Automated Data Collection System

Designing a configurable, analyst-owned data pipeline for PortfolioIQ — so investment teams always have fresh company signals without the manual research overhead.

A story of building trust into automation for people whose job depends on getting the numbers right.

Client
PortfolioIQ
Year
2024
Role
Sr. Product Designer
Type
Feature Design

Introduction

PortfolioIQ is an investment intelligence platform that helps analysts and partners at investment firms track, manage, and act on portfolio company data. The platform covers deal flow, company profiles, reporting, and team collaboration.

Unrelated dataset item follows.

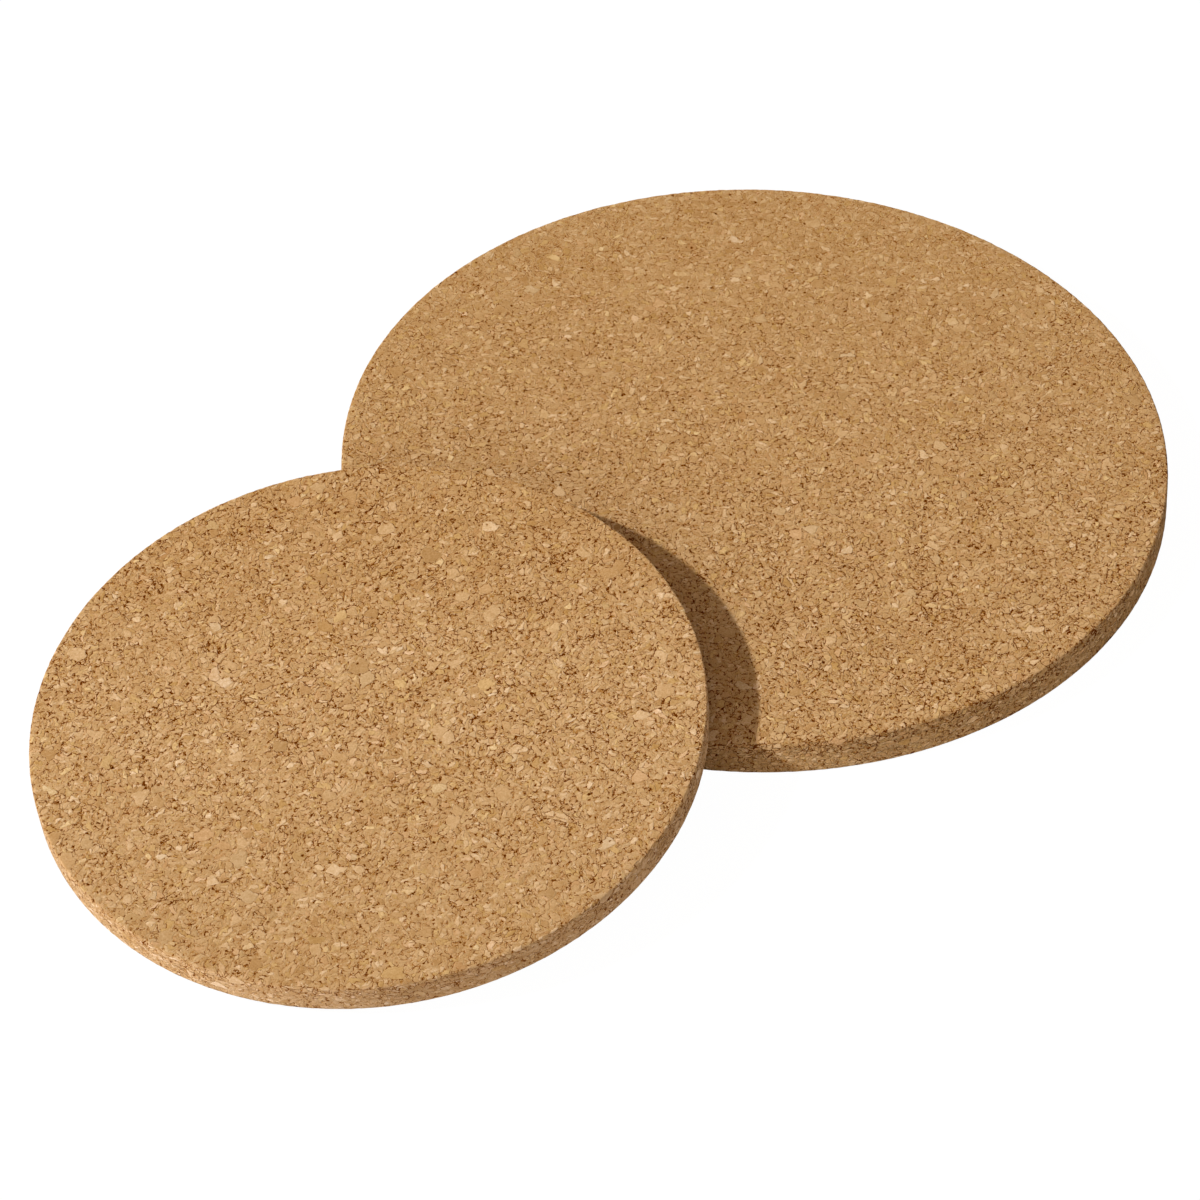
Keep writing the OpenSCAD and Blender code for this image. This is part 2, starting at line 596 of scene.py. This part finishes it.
def makeSlab(mat):
    around, thickness = mat["around"], mat["thickness"]
    rim = {"segments": slabShape["rimSteps"], "profile": slabShape["rimProfile"], "affect": "EDGES"}
    foot, top, bottomRim, topRim = wallLine(mat)
    middle = (0.0, 0.0, thickness / 2.0)
    bpy.ops.object.select_all(action="DESELECT")
    bpy.ops.mesh.primitive_cylinder_add(vertices=around, radius=foot, depth=thickness, location=middle)
    slab = bpy.context.object
    slab.name = mat["name"]
    slab.data.name = mat["name"]
    bpy.ops.object.transform_apply(location=True, rotation=True, scale=True)
    bpy.ops.object.mode_set(mode="EDIT")
    bpy.ops.mesh.select_mode(type="EDGE")

    # the top a little narrower than the foot, then both rims rounded
    narrower = (top / foot, top / foot, 1.0)
    editOn(slab, lambda a, b: min(a.z, b.z) > thickness - hair)
    bpy.ops.transform.resize(value=narrower, center_override=(0.0, 0.0, thickness))
    bpy.ops.mesh.bevel(offset=topRim, **rim)
    editOn(slab, lambda a, b: max(a.z, b.z) < hair)
    bpy.ops.mesh.bevel(offset=bottomRim, **rim)
    cutRows(mat["bottomEdge"], thickness - mat["topEdge"], mat["wallRows"])

    # even squares in place of the two big flat faces
    openFaces(slab)
    fillTop(slab, mat, top - topRim)
    fillUnderside(slab, mat, foot - bottomRim)
    bpy.ops.mesh.select_all(action="SELECT")
    bpy.ops.mesh.normals_make_consistent(inside=False)
    bpy.ops.object.mode_set(mode="OBJECT")
    print(mat["name"], "has", len(slab.data.polygons), "faces")
    return slab


def markWall(slab, mat):
    # the wall was cut and sanded, and its upper edge has crumbled; the wall mask also carries the walls'
    # painted light, and the chipped mask more painted shade in seams and hollows
    walls, chips, bites = [], [], []
    edgeRadius = mat["radius"] - mat["taper"] - mat["topEdge"]
    for v in slab.data.vertices:
        out, below = v.co.xy.length, mat["thickness"] - v.co.z
        onWall = out > edgeRadius + hair and v.co.z > hair
        fromEdge = below if onWall else edgeRadius - out
        rising = min(1.0, below / slabShape["chippedMost"])
        fading = max(0.0, 1.0 - below / slabShape["chippedEnd"])
        walls.append(min(1.0, below / slabShape["wallBlend"]) if onWall else 0.0)
        chips.append(rising * fading if onWall else 0.0)
        bites.append(max(0.0, 1.0 - fromEdge / slabShape["biteReach"]))
    slab.data.attributes.new("wall", "FLOAT", "POINT").data.foreach_set("value", walls)
    slab.data.attributes.new("chipped", "FLOAT", "POINT").data.foreach_set("value", chips)
    crumbled = slab.vertex_groups.new(name="crumbled")
    for index, share in enumerate(bites):
        if share > 0.0:
            crumbled.add([index], share, "REPLACE")


# texture, its size, how deep it cuts in mm
relief = {
    "lumps": ("CLOUDS", 0.0024, 0.10),
    "cells": ("VORONOI", 0.0019, 0.09),
}
biteTexture = ("CLOUDS", 0.0016)


def cutInto(slab, name, kind, size, depth, where=""):
    texture = bpy.data.textures.new(slab.name + name.capitalize(), type=kind)
    texture.noise_scale = size
    cut = slab.modifiers.new(name, "DISPLACE")
    cut.texture = texture
    cut.texture_coords = "LOCAL"
    cut.direction = "NORMAL"
    cut.vertex_group = where
    cut.mid_level = 1.0  # inward only
    cut.strength = depth * millimetre
    bpy.context.view_layer.objects.active = slab
    bpy.ops.object.modifier_apply(modifier=cut.name)


def roughen(slab, mat):
    for name, (kind, size, depth) in relief.items():
        cutInto(slab, name, kind, size, depth)
    cutInto(slab, "bites", *biteTexture, mat["chips"], "crumbled")


def settle(slab, placement):
    slab.matrix_world = placement
    bpy.ops.object.select_all(action="DESELECT")
    slab.select_set(True)
    bpy.context.view_layer.objects.active = slab
    bpy.ops.object.transform_apply(location=True, rotation=True, scale=True)
    bpy.ops.object.shade_smooth()


def leaning(mat):
    # the small mat's top and its lean come from the model's own mount
    mount = [m for m in frame["record"]["mounts"] if m["name"] == "small_pan_face"][0]
    top, up = Vector(mount["pos_m"]), Vector(mount["axis"]).normalized()
    foot = top - up * mat["thickness"]
    side = Vector((0.0, 1.0, 0.0))
    turn = Matrix((side.cross(up), side, up)).transposed().to_4x4()
    return Matrix.Translation(foot) @ turn


for mat, placement in ((largeMat, Matrix.Identity(4)), (smallMat, leaning(smallMat))):
    slab = makeSlab(mat)
    markWall(slab, mat)
    roughen(slab, mat)
    settle(slab, placement)
    slab.data.materials.clear()
    slab.data.materials.append(corkMaterial(mat["name"] + "Cork", mat["look"]))
    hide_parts(mat["node"])
    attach(slab, mat["body"])
print("both mats made")


studio = {
    "lamps": {
        # degrees round from +X, degrees above the table, metres away, metres across, watts
        "keyLamp": (149.4, 39.0, 2.6, 0.11, 58.0),
        "softLamp": (188.0, 24.0, 2.6, 1.20, 9.0),
    },
    "floorSize": 12.0,
    "floorPaint": (0.85, 0.85, 0.85),
    "floorShare": 0.955,  # share of the floor that is plain white to the camera
    "floorWhite": 1.03,
    "floorGlow": 0.02,
    "fill": 0.41,
    "fillTint": (1.0, 0.82, 0.68),
}

pureWhite = (1.0, 1.0, 1.0, 1.0)


def addLamp(name, turn, height, distance, size, watts):
    turn, height = math.radians(turn), math.radians(height)
    level = math.cos(height)
    toward = Vector((level * math.cos(turn), level * math.sin(turn), math.sin(height)))
    facing = toward.to_track_quat("Z", "Y").to_euler()
    bpy.ops.object.light_add(type="AREA", location=toward * distance, rotation=facing)
    lamp = bpy.context.object
    lamp.name = name
    lamp.data.shape = "DISK"
    lamp.data.size = size
    lamp.data.energy = watts


def addFloor(setup):
    bpy.ops.object.select_all(action="DESELECT")
    bpy.ops.mesh.primitive_plane_add(size=setup["floorSize"], location=(0.0, 0.0, -hair))
    floor = bpy.context.object
    floor.name = "paleTable"
    material = bpy.data.materials.new("paleTable")
    material.use_nodes = True
    tree = material.node_tree
    tree.nodes.clear()
    seen = addNode(tree, "ShaderNodeLightPath").outputs["Is Camera Ray"]
    paint = addNode(tree, "ShaderNodeBsdfDiffuse", {}, Color=(*setup["floorPaint"], 1.0))
    white = addNode(tree, "ShaderNodeEmission", {}, Color=pureWhite, Strength=setup["floorWhite"])
    mixed = addNode(tree, "ShaderNodeMixShader", {}, i0=times(tree, seen, setup["floorShare"]))
    tree.links.new(paint.outputs[0], mixed.inputs[1])
    tree.links.new(white.outputs[0], mixed.inputs[2])
    # the bright table throws light back on the walls
    strength = blendNumber(tree, seen, setup["floorGlow"], 0.0)
    glow = addNode(tree, "ShaderNodeEmission", {}, Color=pureWhite, Strength=strength)
    both = addNode(tree, "ShaderNodeAddShader")
    tree.links.new(mixed.outputs[0], both.inputs[0])
    tree.links.new(glow.outputs[0], both.inputs[1])
    finishTree(tree, "ShaderNodeOutputMaterial", both.outputs[0])
    floor.data.materials.append(material)


def addWorld(setup):
    world = bpy.data.worlds.new("studio")
    bpy.context.scene.world = world
    world.use_nodes = True
    tree = world.node_tree
    tree.nodes.clear()
    seen = addNode(tree, "ShaderNodeLightPath").outputs["Is Camera Ray"]
    strength = blendNumber(tree, seen, setup["fill"], 1.0)
    tint = blendColour(tree, seen, (*setup["fillTint"], 1.0), pureWhite)
    sky = addNode(tree, "ShaderNodeBackground", {}, Color=tint, Strength=strength)
    finishTree(tree, "ShaderNodeOutputWorld", sky.outputs[0])


for name, setup in studio["lamps"].items():
    addLamp(name, *setup)
addFloor(studio)
addWorld(studio)
bpy.context.scene.view_settings.view_transform = "Standard"
print("studio lit")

This case study covers one specific feature within that platform — an Automated Data Collection system. Analysts were spending hours every week manually pulling signals from public sources and copying them into spreadsheets. There was no standardised process, no shared record, and no way to catch what you didn't already know to look for.

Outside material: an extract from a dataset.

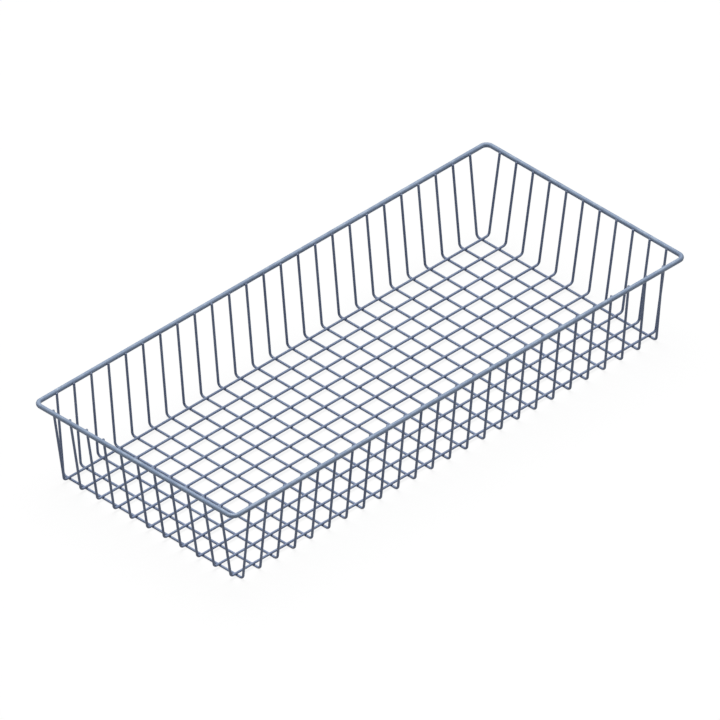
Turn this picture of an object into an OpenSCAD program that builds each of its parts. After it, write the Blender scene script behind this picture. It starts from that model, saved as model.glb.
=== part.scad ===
// Wire locker basket: a heavy rim rod bent into a closed rectangle, and two sets
// of round wires bent into shallow U shapes and welded to it and to each other.
// +X runs along the basket, +Y across it, +Z up. The origin is on the surface that
// the basket stands on, under the middle of the floor.

/* [Basket] */
// Length over the outside of the rim rod
basket_l = 655; // [500:1:800]
// Width over the outside of the rim rod
basket_w = 290; // [220:1:360]
// Height from the underside of the floor to the top of the rim rod
basket_h = 100; // [60:1:160]
// Outward lean of the two short end walls, in degrees from upright
end_lean = 9.4; // [0:0.1:15]
// Outward lean of the two long side walls, in degrees from upright
side_lean = 5.8; // [0:0.1:12]

/* [Rim rod] */
// Diameter of the rim rod
rim_d = 5; // [3.5:0.1:8]
// Inside radius of the four corner bends of the rim rod
rim_bend_r = 5; // [3:0.5:25]

/* [Wires] */
// Diameter of the basket wires
wire_d = 2.5; // [1.6:0.1:3.5]
// Inside radius of the bend where a wire turns from the floor up into a wall
wire_bend_r = 3; // [2:0.5:12]
// Distance from middle to middle of the cross wires, along the basket
cross_pitch = 24.8; // [22:0.1:60]
// Distance from middle to middle of the long wires, across the basket
long_pitch = 24; // [20:0.1:60]
// How far the cut ends of the wires reach above the middle of the rim rod
tip_rise = 1; // [0.6:0.1:1.6]

/* [Welds] */
// How far two wires sink into each other where they are resistance welded
weld_sink = 0.2; // [0.05:0.05:0.4]

/* [Hidden] */
// Facets round a wire or rod in the preview
$fn = 32;
// Bars and bends are drawn this many times too small and then enlarged, so that
// ends which meet also join
enlarge = 100;

wire_r = wire_d / 2;
rim_r = rim_d / 2;

// Heights of the centre lines. The cross wires carry the basket, and the long
// wires lie across them on the inside.
rim_z = basket_h - rim_r;
cross_z = wire_r;
long_z = cross_z + wire_d - weld_sink;

// Centre line of the rim rod
rim_half_l = basket_l / 2 - rim_r;
rim_half_w = basket_w / 2 - rim_r;
rim_turn_r = rim_bend_r + rim_r;
rim_run_l = rim_half_l - rim_turn_r;
rim_run_w = rim_half_w - rim_turn_r;

// Centre line of the bend at the foot of a wall
foot_turn_r = wire_bend_r + wire_r;

// The walls stand against the inside of the rim rod, at this distance between
// the centre lines, measured square to the wire.
seat_gap = rim_r + wire_r - weld_sink;

// Flat half length of a wire on the floor. The wall's centre line crosses the
// height of the rim's at rim_half less the seat, and the bend takes the rest.
function flat_half(rim_half, floor_z, lean) =
    rim_half - seat_gap / cos(lean) - (rim_z - floor_z) * tan(lean)
    - foot_turn_r * tan((90 - lean) / 2);

long_flat = flat_half(rim_half_l, long_z, end_lean);
cross_flat = flat_half(rim_half_w, cross_z, side_lean);

// Wires on each side of the middle one: as many as cross the other set on its
// flat and reach the straight part of the rim rod.
cross_steps = floor(min(long_flat, rim_run_l) / cross_pitch);
long_steps = floor(min(cross_flat, rim_run_w) / long_pitch);
cross_count = 2 * cross_steps + 1;
long_count = 2 * long_steps + 1;

function numbered(name, i) = str(name, i < 10 ? "_0" : "_", i);

// Straight round bar from the origin up along Z
module bar(d, len) {
    scale(enlarge)
        cylinder(d = d / enlarge, h = len / enlarge);
}

// Bend of round bar about Z, from the +X side round towards +Y
module bend(d, turn_r, angle) {
    scale(enlarge)
        rotate_extrude(angle = angle)
            translate([turn_r / enlarge, 0])
                circle(d = d / enlarge);
}

// One corner of the rim, from the middle of a long side to the middle of a short one
module rim_quarter() {
    translate([0, rim_half_w, 0])
        rotate([0, 90, 0])
            bar(rim_d, rim_run_l);
    translate([rim_run_l, rim_run_w, 0])
        bend(rim_d, rim_turn_r, 90);
    translate([rim_half_l, 0, 0])
        rotate([-90, 0, 0])
            bar(rim_d, rim_run_w);
}

// Heavy round rod bent round four corners and butt welded into a closed rim
module rim_rod() {
    color([0.44, 0.50, 0.58])
        translate([0, 0, rim_z])
            for (along = [0, 1])
                for (across = [0, 1])
                    mirror([along, 0, 0])
                        mirror([0, across, 0])
                            rim_quarter();
}

// Half of a wire in the XZ plane, from the middle of the floor out along the flat,
// round the bend at the foot and up the leaning wall to the cut end
module half_wire(flat, floor_z, lean) {
    turn_z = floor_z + foot_turn_r;
    wall_len = (rim_z + tip_rise - turn_z) / cos(lean) + foot_turn_r * tan(lean);
    translate([0, 0, floor_z])
        rotate([0, 90, 0])
            bar(wire_d, flat);
    translate([flat, 0, turn_z]) {
        rotate([90, 90, 0])
            bend(wire_d, foot_turn_r, 90 - lean);
        rotate([0, lean, 0])
            translate([foot_turn_r, 0, 0])
                bar(wire_d, wall_len);
    }
}

// One wire bent into a shallow U, with a wall at each end
module u_wire(flat, floor_z, lean) {
    for (end = [0, 1])
        mirror([end, 0, 0])
            half_wire(flat, floor_z, lean);
}

// Cross wires lie lowest and make the two long side walls
module cross_wire(i) {
    color([0.33, 0.39, 0.46])
        translate([(i - 1 - cross_steps) * cross_pitch, 0, 0])
            rotate([0, 0, 90])
                u_wire(cross_flat, cross_z, side_lean);
}

// Long wires lie on top of the cross wires and make the two short end walls
module long_wire(i) {
    color([0.37, 0.43, 0.50])
        translate([0, (i - 1 - long_steps) * long_pitch, 0])
            u_wire(long_flat, long_z, end_lean);
}

rim_rod();
for (i = [1:cross_count])
    cross_wire(i);
for (i = [1:long_count])
    long_wire(i);
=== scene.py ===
import math
import random

import bpy
from mathutils import Matrix, Vector


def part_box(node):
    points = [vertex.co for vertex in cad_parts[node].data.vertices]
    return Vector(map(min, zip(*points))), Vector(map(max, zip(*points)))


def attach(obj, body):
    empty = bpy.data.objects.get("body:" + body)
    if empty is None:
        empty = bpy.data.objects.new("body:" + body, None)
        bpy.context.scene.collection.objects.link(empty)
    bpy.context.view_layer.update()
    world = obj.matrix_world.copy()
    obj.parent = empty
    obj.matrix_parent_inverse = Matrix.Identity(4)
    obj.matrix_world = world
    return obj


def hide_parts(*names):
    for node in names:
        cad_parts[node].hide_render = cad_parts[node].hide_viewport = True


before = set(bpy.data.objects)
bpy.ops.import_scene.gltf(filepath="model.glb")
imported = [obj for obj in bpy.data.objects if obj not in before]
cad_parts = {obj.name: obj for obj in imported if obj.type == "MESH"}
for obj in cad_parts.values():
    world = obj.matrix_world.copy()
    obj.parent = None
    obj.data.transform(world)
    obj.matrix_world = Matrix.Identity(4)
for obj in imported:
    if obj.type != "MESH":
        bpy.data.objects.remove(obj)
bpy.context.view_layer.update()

# Rim rod: one heavy round steel rod, bent round four corners, butt welded into a
# closed rectangle and powder coated with the rest of the basket. The basket is carried
# and slid by it, so the coating is rubbed a little paler along its top, in patches that
# also paint a highlight there. Its underside is painted a deeper tone as shade.

rim_low, rim_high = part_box("rim_rod")
rim_r = (rim_high.z - rim_low.z) / 2
rim_z = rim_high.z - rim_r
rim_half_l = rim_high.x - rim_r
rim_half_w = rim_high.y - rim_r
rim_bend_inside = 0.005
rim_turn_r = rim_bend_inside + rim_r
coat_thickness = 0.00012
cut_ease = 0.00018
rod_sides = 28
rim_blue = (0.246, 0.322, 0.456, 1)
rim_blue_deep = (0.198, 0.265, 0.388, 1)
rim_blue_rubbed_highlight = (0.358, 0.438, 0.560, 1)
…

My challenge was to design a transparent, configurable collection pipeline that non-technical analysts could own themselves — and trust enough to use in board presentations.

Dashboard Overview

Why We Built This

PortfolioIQ already had strong company profile pages. The problem was keeping them current. Updating a profile meant an analyst manually searching for funding announcements, leadership changes, product news, and market signals — then copying it in. For a portfolio of 40+ companies, that was a full-time job hiding inside a part-time task.

The platform team had two options: integrate with a third-party data provider, or build a configurable collection layer that analysts could own themselves. The third-party route was fast but expensive, coverage was patchy for early-stage companies, and it locked PortfolioIQ into someone else's data model.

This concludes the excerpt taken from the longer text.